The world over, the carol is sung to the tune “Irby” by Henry John Gauntlet who became the organist at his father's church at Olney, Buckinghamshire at the age of 9. He was intended for a career in law and remained a lawyer until he was almost forty years of age, when he abandoned that profession and devoted himself to music. He was organist at a number of leading London churches and eventually the degree of Mus. Doc. was conferred on him by the Archbishop of Canterbury, he being the first to receive such a degree from that quarter for over 200 years. He did much to raise the standard of church music both mechanically and musically. In 1852 he patented an "electrical-action apparatus" for organs. He wrote much music and over 1000 hymn tunes, and edited a large number of hymn books.

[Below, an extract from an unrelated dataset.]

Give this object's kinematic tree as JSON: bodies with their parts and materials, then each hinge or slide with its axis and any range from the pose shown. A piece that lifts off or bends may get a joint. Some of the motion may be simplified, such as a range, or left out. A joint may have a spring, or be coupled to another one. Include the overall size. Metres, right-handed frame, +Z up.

Since 1919, the King's College Chapel has begun their Christmas Eve service, Festival of Nine Lessons and Carols, with "Once in Royal David's City" as the processional. The first verse is sung by a member of the Choir of King's Chapel as a solo. The second verse is sung by the choir, and in the third verse the congregation joins. Excluding the first verse, the hymn is accompanied by the organ. It is estimated that there are millions of listeners worldwide who tune in to this service.

2 comments:

Richard said...

We've got DECCA's double CD:-

"Noel - Christmas at King's."

"Once in Royal David's City" is the first track on the second disk. We were listening to it only yesterday. The weather has turned a little cool recently so it is a bit more like an English Christmas atmosphere. 14C at the moment.

Pat said...

I am also enjoying your historical look at the hymns and their authors. So timely. And as always, so beautifully written. Thank you very much for sharing your scholarship -- and, of course, your google searches. At times I think life begins with google -- or I wonder how I ever got about without it's easy access to a world of knowledge.